In frustration, some (not me, for what it's worth) have begun to simultaneously send the same articles to multiple journals. This is dangerous because it's not something one wants to get caught doing - it could indeed jeopardize future submissions. But it's also an understandable response to a system that, if not completely broken, is desperately in need of fixing.

(I haven't even mentioned that many people are expected to publish in the top journals in their field - publications elsewhere don't count. If each journal publishes 30 articles a year, and each journal receives between 130 and 300 submissions a year...you do the math.)

So. A small percentage of people control the means to publish in the top journals, and thereby have inordinate control, not only over the careers of many academics, but also over what counts as knowledge in a given field.

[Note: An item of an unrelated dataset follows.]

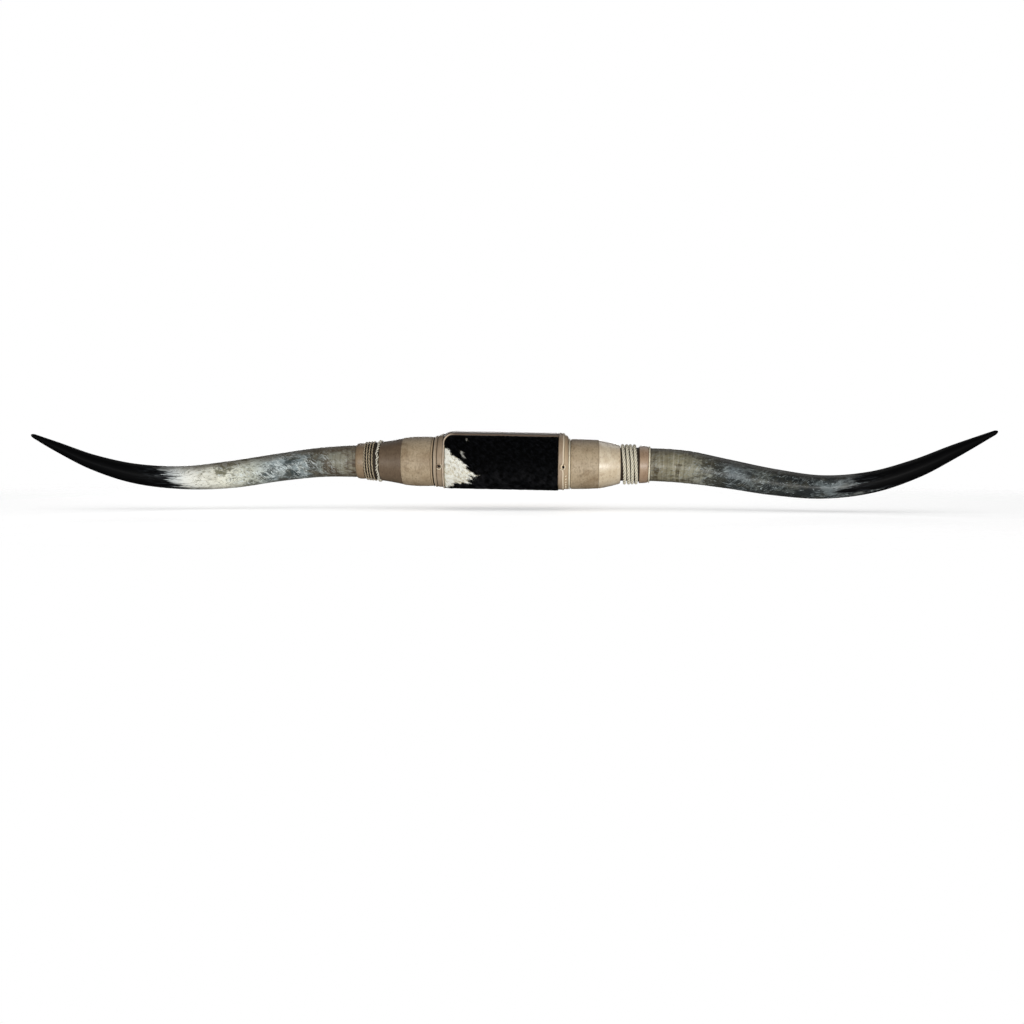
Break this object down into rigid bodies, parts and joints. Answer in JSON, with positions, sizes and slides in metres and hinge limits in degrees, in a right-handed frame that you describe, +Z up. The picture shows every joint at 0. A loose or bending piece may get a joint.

Am I overstating things? When these issues were raised in the panel, the journal editors again urged the audience to trust the process, mentioning their own, numerous publications. As they spoke, and as others joined in the conversation, the network of which they were a part became clearly visible: they were editors, they had reviewed for each others' journals, they had been published in each others' journals. They had connections to the names in the field.

Never once did they mention the existence of this network.

And when it was pointed out to them, they bristled, insisting that the network was, in actuality, really just the only available experts in the field, the only ones who could be counted on as gatekeepers. But, as a colleague of mine pointed out, once people believe they know who the experts are, they never look outside of their own networks to see who else is doing what and where. And so the same people control the production of knowledge, over and over again.

(It feels like a low blow to note that all three were white men, but then - they were. And this, too, is suspicious, not because white men can't be excellent editors, but because...well, you all know why.)


*I'm considering my earlier post on Women's Studies hires to be the Part I.

2 comments:

Anonymous said...

It's really starting to sound like academic careers are not that much fun.

SallySunshine said...

True Danielle. It can be downright exhausting. But, if you love being in the class room, it's all worth it.

Plains, ew... journal submissions. I'm sorry. At least as an adjunct accounting prof, I don't have to worry about that.